◆ WRITTEN REQUEST: Locate the line that contains "Write part 4" and the line that contains "RIM_MIDDLE = 76". Copy both of them exactly, together with every line between them, and no others.

◆ EXERCISE DATA:
══════
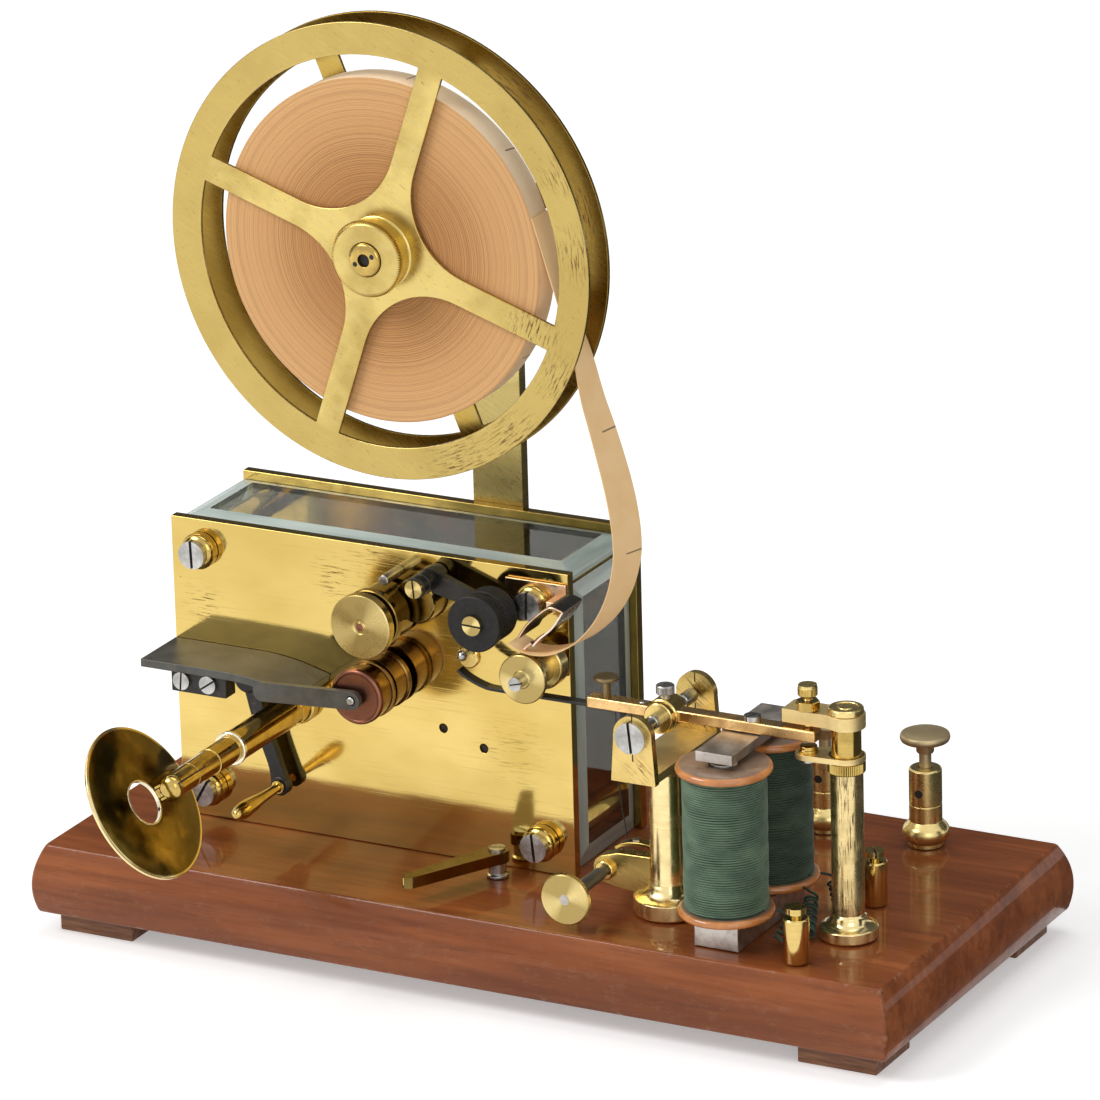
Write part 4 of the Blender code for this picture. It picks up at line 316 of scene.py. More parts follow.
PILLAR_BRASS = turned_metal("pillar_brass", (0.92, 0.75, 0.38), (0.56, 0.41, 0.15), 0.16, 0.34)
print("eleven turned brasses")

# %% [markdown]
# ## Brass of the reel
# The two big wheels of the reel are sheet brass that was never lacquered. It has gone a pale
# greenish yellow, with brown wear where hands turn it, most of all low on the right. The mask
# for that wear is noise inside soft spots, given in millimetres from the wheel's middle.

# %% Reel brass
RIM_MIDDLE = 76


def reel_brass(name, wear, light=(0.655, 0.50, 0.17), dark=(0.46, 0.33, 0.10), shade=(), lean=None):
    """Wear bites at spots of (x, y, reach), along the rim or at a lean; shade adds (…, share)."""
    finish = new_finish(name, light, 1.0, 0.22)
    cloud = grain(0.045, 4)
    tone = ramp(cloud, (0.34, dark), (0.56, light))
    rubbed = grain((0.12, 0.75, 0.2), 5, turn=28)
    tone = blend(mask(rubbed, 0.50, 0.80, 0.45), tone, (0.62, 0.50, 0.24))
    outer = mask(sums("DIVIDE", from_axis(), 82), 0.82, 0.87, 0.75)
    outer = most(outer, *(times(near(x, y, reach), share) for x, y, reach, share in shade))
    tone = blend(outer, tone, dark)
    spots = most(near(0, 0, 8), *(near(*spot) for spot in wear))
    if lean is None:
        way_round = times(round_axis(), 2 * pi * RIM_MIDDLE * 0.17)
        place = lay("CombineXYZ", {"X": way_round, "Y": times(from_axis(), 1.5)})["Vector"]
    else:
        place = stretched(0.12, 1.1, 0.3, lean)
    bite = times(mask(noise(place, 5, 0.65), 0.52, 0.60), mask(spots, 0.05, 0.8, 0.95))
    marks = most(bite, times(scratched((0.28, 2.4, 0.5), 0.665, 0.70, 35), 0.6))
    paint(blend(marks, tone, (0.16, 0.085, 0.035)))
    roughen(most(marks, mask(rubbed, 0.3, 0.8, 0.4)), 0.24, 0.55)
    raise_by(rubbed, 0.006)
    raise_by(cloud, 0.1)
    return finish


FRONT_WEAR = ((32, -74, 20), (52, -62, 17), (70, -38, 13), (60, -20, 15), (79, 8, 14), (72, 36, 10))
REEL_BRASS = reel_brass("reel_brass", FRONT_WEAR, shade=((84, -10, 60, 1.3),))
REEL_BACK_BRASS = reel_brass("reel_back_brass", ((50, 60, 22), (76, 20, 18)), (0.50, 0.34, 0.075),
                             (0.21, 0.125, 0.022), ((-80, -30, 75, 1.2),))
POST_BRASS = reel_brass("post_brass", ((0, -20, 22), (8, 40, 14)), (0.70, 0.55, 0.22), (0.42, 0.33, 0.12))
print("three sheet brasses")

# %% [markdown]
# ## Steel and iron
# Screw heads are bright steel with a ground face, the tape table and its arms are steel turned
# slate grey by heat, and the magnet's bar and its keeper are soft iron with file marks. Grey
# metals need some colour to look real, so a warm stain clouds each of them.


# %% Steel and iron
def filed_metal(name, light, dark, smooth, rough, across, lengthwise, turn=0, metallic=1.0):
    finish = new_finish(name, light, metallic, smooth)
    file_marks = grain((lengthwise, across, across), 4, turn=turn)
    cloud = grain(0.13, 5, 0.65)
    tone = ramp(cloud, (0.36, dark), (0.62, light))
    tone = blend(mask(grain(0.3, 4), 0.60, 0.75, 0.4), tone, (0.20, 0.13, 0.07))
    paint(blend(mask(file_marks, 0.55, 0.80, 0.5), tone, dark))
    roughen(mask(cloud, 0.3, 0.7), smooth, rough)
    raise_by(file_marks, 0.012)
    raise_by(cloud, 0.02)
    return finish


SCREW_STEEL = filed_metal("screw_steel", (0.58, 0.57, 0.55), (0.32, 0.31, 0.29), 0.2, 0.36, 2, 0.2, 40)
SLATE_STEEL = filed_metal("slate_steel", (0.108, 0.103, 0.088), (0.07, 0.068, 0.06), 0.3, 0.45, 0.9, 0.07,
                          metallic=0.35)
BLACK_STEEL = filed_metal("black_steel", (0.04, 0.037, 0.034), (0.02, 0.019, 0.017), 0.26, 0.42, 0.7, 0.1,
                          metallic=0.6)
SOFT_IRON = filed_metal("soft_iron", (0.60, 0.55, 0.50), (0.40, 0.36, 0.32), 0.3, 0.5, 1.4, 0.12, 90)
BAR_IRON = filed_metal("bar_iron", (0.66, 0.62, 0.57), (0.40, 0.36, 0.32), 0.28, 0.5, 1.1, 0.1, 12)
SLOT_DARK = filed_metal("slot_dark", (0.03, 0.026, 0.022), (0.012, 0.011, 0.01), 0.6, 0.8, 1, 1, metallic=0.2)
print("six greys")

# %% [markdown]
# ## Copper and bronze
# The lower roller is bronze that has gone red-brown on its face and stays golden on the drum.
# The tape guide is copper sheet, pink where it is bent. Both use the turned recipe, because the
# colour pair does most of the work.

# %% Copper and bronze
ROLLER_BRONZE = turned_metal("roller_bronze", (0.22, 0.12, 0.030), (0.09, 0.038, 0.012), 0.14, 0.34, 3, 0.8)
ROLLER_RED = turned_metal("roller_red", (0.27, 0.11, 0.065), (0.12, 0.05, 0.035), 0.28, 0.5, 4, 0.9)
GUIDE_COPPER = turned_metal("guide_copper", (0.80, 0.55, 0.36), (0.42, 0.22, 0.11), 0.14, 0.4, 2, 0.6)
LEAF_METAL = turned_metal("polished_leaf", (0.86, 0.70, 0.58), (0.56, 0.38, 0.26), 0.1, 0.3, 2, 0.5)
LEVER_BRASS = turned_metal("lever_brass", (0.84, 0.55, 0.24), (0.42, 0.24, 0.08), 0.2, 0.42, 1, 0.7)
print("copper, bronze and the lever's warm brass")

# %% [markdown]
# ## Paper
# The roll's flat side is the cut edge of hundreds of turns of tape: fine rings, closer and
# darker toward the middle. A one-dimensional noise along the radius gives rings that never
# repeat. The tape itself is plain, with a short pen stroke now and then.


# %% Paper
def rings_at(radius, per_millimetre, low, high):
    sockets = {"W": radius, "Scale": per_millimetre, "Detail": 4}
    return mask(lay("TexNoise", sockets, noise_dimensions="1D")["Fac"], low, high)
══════
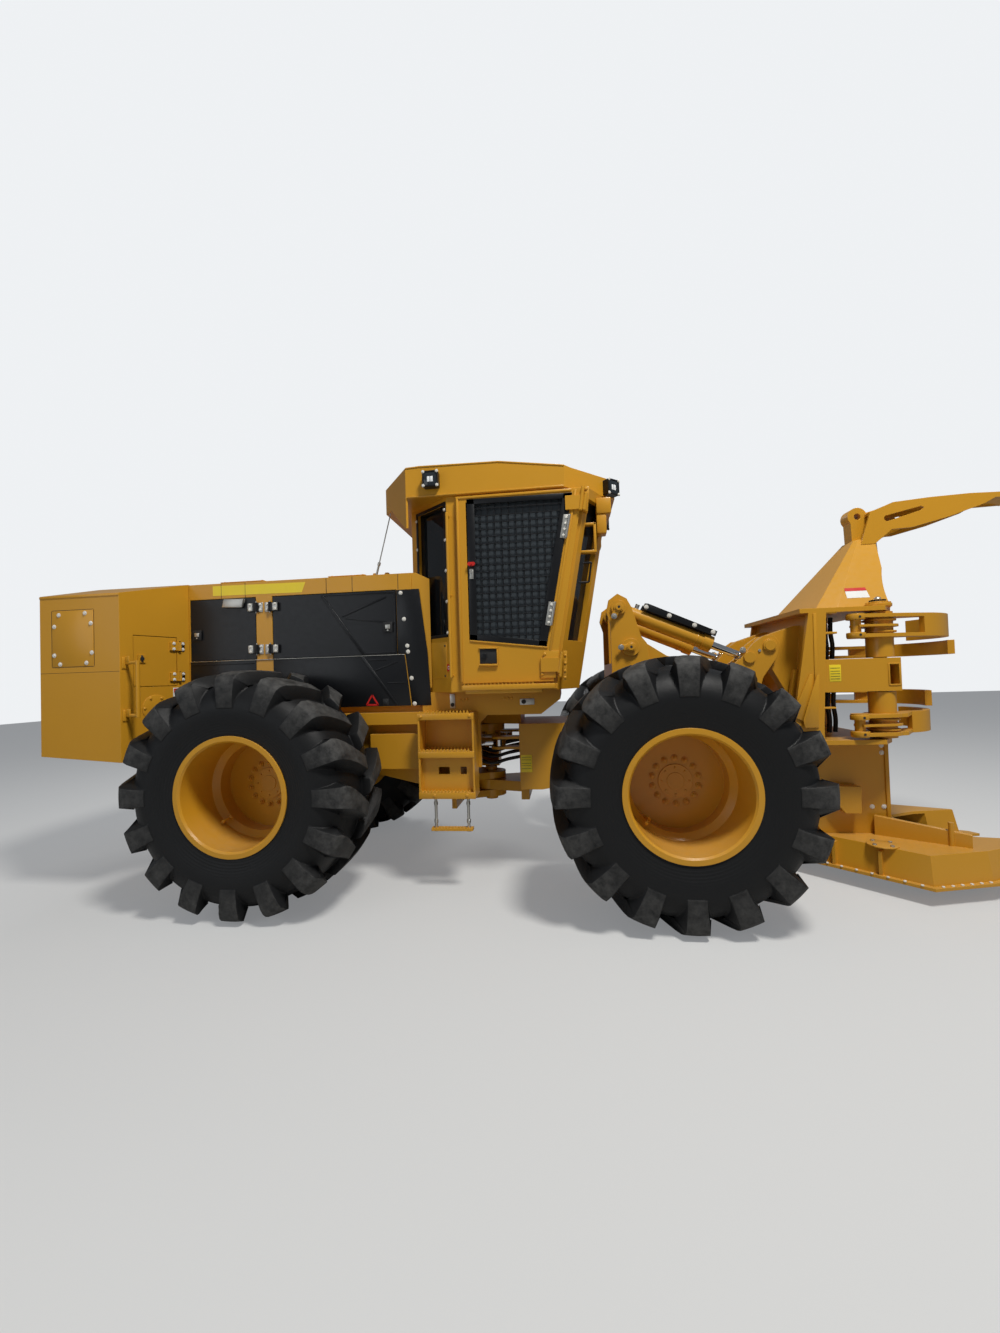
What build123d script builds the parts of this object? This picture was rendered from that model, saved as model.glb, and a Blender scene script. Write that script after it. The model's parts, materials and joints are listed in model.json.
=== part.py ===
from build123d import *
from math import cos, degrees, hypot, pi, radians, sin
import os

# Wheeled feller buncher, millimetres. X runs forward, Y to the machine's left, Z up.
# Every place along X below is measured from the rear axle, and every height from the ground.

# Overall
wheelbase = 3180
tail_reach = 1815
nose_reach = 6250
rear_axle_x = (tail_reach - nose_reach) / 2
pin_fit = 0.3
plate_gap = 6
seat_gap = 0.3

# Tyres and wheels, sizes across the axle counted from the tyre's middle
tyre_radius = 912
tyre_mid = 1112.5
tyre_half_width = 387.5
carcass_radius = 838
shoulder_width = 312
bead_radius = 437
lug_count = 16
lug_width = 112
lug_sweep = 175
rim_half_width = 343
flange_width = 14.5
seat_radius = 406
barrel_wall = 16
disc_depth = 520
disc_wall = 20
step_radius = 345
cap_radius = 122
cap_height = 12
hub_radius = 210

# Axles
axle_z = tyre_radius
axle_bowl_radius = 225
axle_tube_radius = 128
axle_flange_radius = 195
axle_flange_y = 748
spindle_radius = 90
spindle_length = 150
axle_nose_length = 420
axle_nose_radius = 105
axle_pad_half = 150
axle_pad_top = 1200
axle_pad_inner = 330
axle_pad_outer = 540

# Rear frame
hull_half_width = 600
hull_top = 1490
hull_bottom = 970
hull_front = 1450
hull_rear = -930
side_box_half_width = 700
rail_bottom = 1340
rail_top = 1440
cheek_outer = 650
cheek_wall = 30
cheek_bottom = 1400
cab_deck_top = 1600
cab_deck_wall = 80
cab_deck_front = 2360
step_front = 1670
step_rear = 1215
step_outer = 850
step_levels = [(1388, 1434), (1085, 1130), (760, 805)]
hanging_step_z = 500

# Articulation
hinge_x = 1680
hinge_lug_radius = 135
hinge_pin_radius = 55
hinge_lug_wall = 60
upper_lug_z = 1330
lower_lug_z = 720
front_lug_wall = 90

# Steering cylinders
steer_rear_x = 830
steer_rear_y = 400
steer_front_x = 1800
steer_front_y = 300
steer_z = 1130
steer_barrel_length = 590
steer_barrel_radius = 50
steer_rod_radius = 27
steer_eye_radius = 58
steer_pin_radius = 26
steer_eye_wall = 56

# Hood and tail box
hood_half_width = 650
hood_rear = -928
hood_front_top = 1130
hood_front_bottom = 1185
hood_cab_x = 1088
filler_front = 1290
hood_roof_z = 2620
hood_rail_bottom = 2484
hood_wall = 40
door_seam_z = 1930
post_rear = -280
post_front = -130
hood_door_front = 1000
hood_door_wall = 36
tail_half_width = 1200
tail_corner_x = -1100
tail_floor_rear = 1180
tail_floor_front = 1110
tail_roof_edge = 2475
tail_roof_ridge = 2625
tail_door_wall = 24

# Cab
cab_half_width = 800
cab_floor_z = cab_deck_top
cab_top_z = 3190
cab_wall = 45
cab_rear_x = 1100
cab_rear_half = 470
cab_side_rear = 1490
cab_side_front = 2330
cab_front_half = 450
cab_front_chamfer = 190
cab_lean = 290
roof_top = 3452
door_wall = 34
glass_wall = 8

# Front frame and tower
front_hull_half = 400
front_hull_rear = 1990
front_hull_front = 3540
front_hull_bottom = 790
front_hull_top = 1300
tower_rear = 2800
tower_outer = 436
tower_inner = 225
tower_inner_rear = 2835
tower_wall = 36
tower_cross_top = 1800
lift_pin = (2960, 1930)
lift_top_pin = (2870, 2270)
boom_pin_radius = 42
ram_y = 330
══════
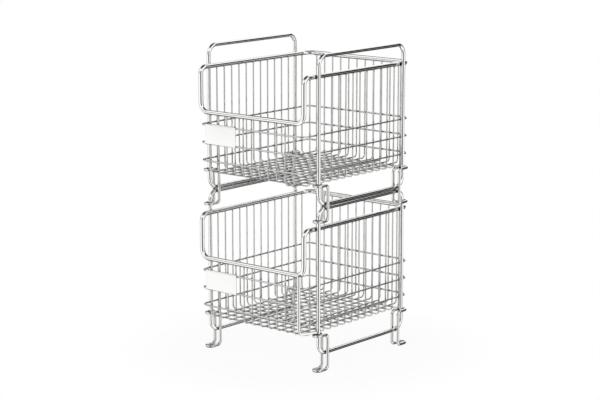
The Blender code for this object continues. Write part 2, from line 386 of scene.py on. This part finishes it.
══════
◆ OUTPUT OF THE EXERCISE:
Write part 4 of the Blender code for this picture. It picks up at line 316 of scene.py. More parts follow.
PILLAR_BRASS = turned_metal("pillar_brass", (0.92, 0.75, 0.38), (0.56, 0.41, 0.15), 0.16, 0.34)
print("eleven turned brasses")

# %% [markdown]
# ## Brass of the reel
# The two big wheels of the reel are sheet brass that was never lacquered. It has gone a pale
# greenish yellow, with brown wear where hands turn it, most of all low on the right. The mask
# for that wear is noise inside soft spots, given in millimetres from the wheel's middle.

# %% Reel brass
RIM_MIDDLE = 76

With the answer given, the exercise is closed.